Prince Bandar and Princess Haifa know that the Wahhabi religious hierarchy in Saudi Arabia preaches hatred and contempt for Christians, Jews, traditional Muslims, Shiites, Hindus, and Sikhs. They know that the same religious hierarchy has operated Islamic outreach and charitable institutions like the Muslim World League, the World Assembly of Muslim Youth, and the International Islamic Relief Organization (all with offices in the United States) that have served as cover for terrorism. They know that financial gifts or donations to these bodies or their hangers-on are likely to end up in the hands of the terrorists. They know that the cash-rich Saudi Joint Committee for Relief in Bosnia-Herzegovina, to cite the outstanding example, was used as a cover for terrorist infiltration into Europe.

The intentions of Princess Haifa in handing off money that wound up in terrorist hands are irrelevant, for the issue is not a charitable contribution gone astray. Rather, the issue is the overall nature of the Saudi state, the Wahhabi hierarchy, and the charitable and other institutions they control.

Since September 11, the Saudi representatives and their apologists have composed numerous pseudo-explanations for the presence of 15 Saudis among the 19 hijackers. The oleaginous Adel al-Jubeir, foreign policy adviser to Saudi crown prince Abdullah, who has made himself unwelcome among Americans with his patronizing sermonettes on fairness and recommendations about how to conduct investigations, repeats the silly claim that Osama bin Laden "chose" 15 Saudis as a gambit to ruin the U.S.-Saudi relationship. But 15 out of 19 was not a tactic. Saudis are the largest national contingent by far in al Qaeda. Their profile in the September 11 attacks reflects their profile in the Islamofascist international. More important, September 11 was an outcome of the indoctrination of Saudi society in the Wahhabi mentality.

The same is true of the money trail that now turns out to have soiled the princess's expensive shoes. The tracing of terrorist funds to the royal family cannot come as a surprise to anyone who understands the intimate relationship of the Saudi state to Wahhabi extremism. The Saudi royals are so embedded in Wahhabism they are conditioned to ignore the consequences of such "charity."

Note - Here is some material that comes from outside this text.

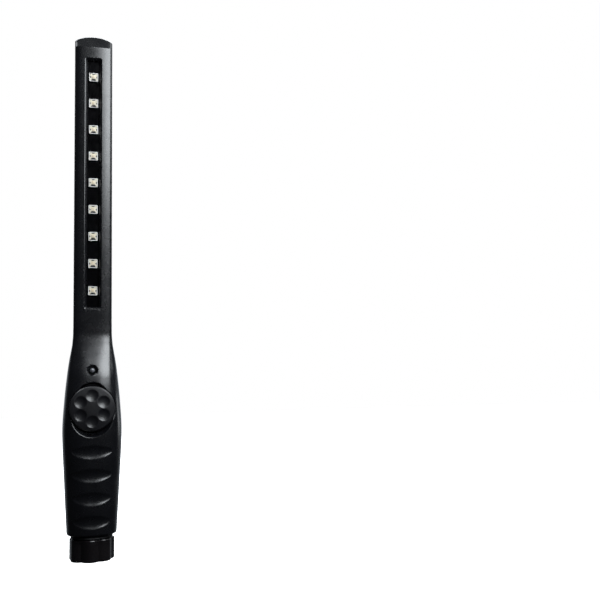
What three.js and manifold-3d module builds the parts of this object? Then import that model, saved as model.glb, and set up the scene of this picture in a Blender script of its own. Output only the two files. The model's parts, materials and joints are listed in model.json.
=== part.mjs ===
// Handheld LED light wand with a battery handle.
// Millimetres. +Z runs from the end cap, which the wand stands on, to the tip. The light side faces -Y.
import * as THREE from "three";
import { mergeVertices } from "three/addons/utils/BufferGeometryUtils.js";
import Module from "manifold-3d";

const wasm = await Module();
wasm.setup();

// ---------------------------------------------------------------- driving dimensions

const fitGap = 0.3; // air between pieces that would touch
const length = 378;
const wall = 2.4;
const outside = 30; // a cut starts or ends this far from the axis, well clear of the wand

const cap = { height: 15, crest: 15.75, lobeRadius: 6.7, lobes: 7, firstCrest: -95, floor: 3.2 };
const spigot = { radius: 11.8, bore: 10, top: 28 };
const seat = {
  low: cap.floor + fitGap,
  high: cap.floor + fitGap + 1,
  radius: spigot.bore - 2 * fitGap,
  pinRadius: 1.6,
  pinHeight: 1.5,
};
const thread = { lead: 3, depth: 0.6, width: 1.3, start: 18.5, turns: 2.5 };
const seal = { inner: 12.6, outer: 14.5, low: 15.3, high: 17.3 };
const handle = { low: 17.7, rim: 2, shoulder: 120 };
const collar = { inner: 12.9, outer: 13.9, low: handle.low + fitGap, high: 33 };

const blade = { halfWidth: 13.45, reach: 8.5, start: 158 };
const bladeForm = { low: blade.start + 4, crown: 0.9 };
const tip = { arcRadius: 26.7, bevelLow: 368.6, bevelRun: 4.2, hollowGap: 4.4 };
const lampWindow = { halfWidth: 4.3, low: 176.9, high: 358.8, corner: 0.9, chamfer: 1.5 };
const leds = { count: 9, pitch: 19.73, first: 188.4, side: 6.8, front: -7.4, back: -5.9 };
const board = { halfWidth: 6.3, low: 170, high: 364, front: -5.6, back: -4.4 };
const spreader = { halfWidth: 7, low: 172, high: 362, front: -4.1, back: -2.1 };

const button = { z: 105, radius: 15.6, face: -19.6, back: -15.9, travel: 1, stemRadius: 2.6 };
const dimple = { count: 6, ring: 10.2, radius: 4.1, depth: 0.9 };
const well = { radius: 16, floor: button.back + button.travel + 0.6, under: -12.5, wallRadius: 18 };
const pockets = [
  { radius: 11.6, rise: 6.9, floor: -15 },
  { radius: 14.3, rise: -5.8, floor: -15 },
];
const buttonLeg = { x: 9, width: 1.6, height: 4, hook: 0.9, end: -10.9 };

const indicator = { z: 131.5, ledRadius: 1.7, top: -14.8 };
const indicatorRecess = { radius: 3.4, rimRadius: 4.2, rimDepth: 0.5, floor: -12.6 };
const indicatorSeat = { wall: 1.6, under: -10.6 };
const control = { halfWidth: 9, low: 88, high: 136, front: -8.2, back: -6.6 };
const leadRadius = 0.7;
const chip = { halfWidth: 3, low: 116, high: 122, thick: 1.5 };
const switchBody = { side: 6, front: -12, stemRadius: 1.7, stemFront: -13 };
const scoops = { count: 4, first: 75, pitch: 15.9, halfHeight: 4.3, depth: 1.6, sweep: 75, bend: 0.32 };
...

It is unsurprising, then, that U.S. authorities have questioned personnel from the Saudi embassy's Islamic Affairs section about their relationship with Omar al-Bayoumi. Recently, the Foundation for the Defense of Democracies (my employer), in conjunction with the Saudi Institute, issued a report (available at www.defenddemocracy.org) on the role of the Islamic Affairs section in distributing Wahhabi hate literature in the United States. But those who have followed the activities of Islamic terror charities also recognize an interesting fact about al-Midhar and Alhazmi, the hijacker recipients of the princess's largesse. These men were not mere foot soldiers in the conspiracy. They are the same two men who were tracked by Malaysian intelligence and the CIA after their attendance at an al Qaeda planning meeting in Kuala Lumpur in 2000, as they traveled across the Pacific and into this country--where their trail went cold thanks to bureaucratic infighting between the CIA and the FBI. They were big fish--perhaps among the biggest in the team.

Further, the global travels of al-Midhar and Alhazmi fit exactly the pattern of Wahhabi "missionaries" and "relief workers" serving in the terrorist apparatus: plenty of movement, plenty of cover. If everybody else knew these two were bad news, and everybody else knew that Osama Basnan was a bin Ladenite, why did Bandar and his wife remain supine about these facts until they were exposed in the media? How does that square with the status of the chief of the Washington diplomatic corps, representing our oldest ally in the Arab world?

We need no advice from the Saudis on how to investigate these issues, especially since they themselves refuse to fulfill their responsibilities in this area. The deep social crisis of the Saudi kingdom has been aggravated by the consequences of September 11. The outcome will affect the destiny of the Islamic global community for generations. It is time for the United States to insist on a full accounting of Saudi involvement in September 11, justice for the perpetrators, and a complete break with Wahhabism by the Saudi state. Nothing else will do--for our moral health and theirs.

Stephen Schwartz is senior policy analyst at the Foundation for the Defense of Democracies and author of "The Two Faces of Islam: The House of Sa'ud from Tradition to Terror."